I have a linen closet and I want to use bifold doors to maximize my space. But, the space opening is in that awkward range of too big for one size but too small for another size. I'm thinking of just cutting (2) 24in bifold doors to make them fit? Any suggestions???


----------



## oh'mike (Sep 18, 2009)

What choices do you have?

Special order doors---change the opening size---cut the doors ---those are the three choices as I see it--


----------



## DIY-HomeGuy (Jun 7, 2012)

oh'mike said:


> What choices do you have?
> 
> Special order doors---change the opening size---cut the doors ---those are the three choices as I see it--


Well, I would like to cut them but, I'm not sure how to cut them to make them fit..


----------



## oh'mike (Sep 18, 2009)

How much total do you have to remove from the pair of doors?

Do you have access to a table saw large enough for a door?


----------



## DIY-HomeGuy (Jun 7, 2012)

oh'mike said:


> How much total do you have to remove from the pair of doors?
> 
> Do you have access to a table saw large enough for a door?
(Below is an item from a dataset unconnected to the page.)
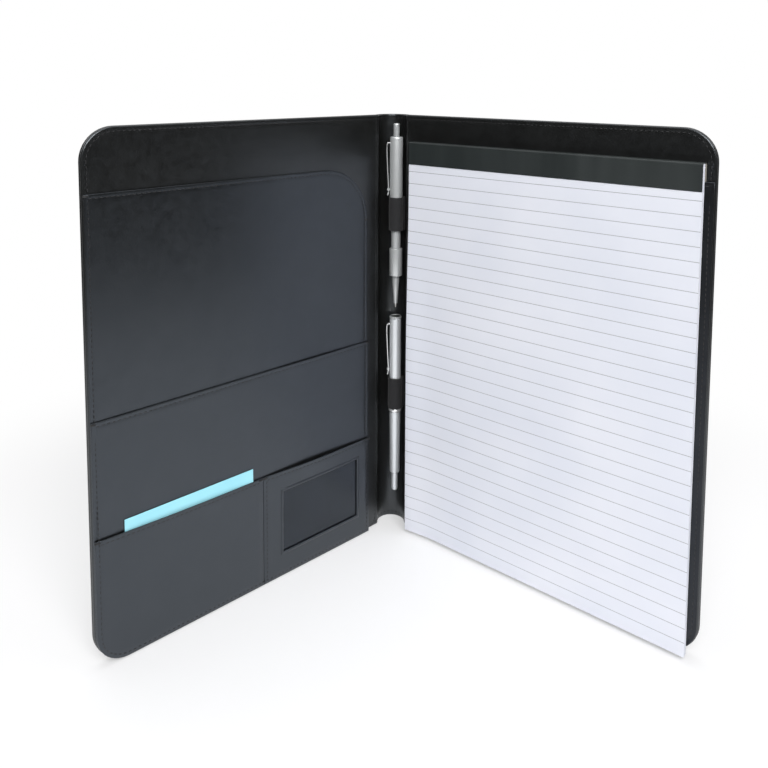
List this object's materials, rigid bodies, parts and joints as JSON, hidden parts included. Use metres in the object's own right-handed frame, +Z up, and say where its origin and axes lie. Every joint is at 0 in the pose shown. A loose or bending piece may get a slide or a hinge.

Well I have 24's and I need them to be 20's so they can fit the 40in size opening...


----------



## oh'mike (Sep 18, 2009)

Sorry---that will fail---no way to remove 1 inch from each side and not have the doors fall apart--

Order special doors or resize the opening---

Or use slide by doors.


----------



## princelake (Feb 19, 2012)

special order would be the easiest but takes the longest. you do not want to start cutting that much off of bifolds. if you need it off the honey do list so you can go fishing, golfing, etc. reframe the opening for one 36" door and go have some fun!


----------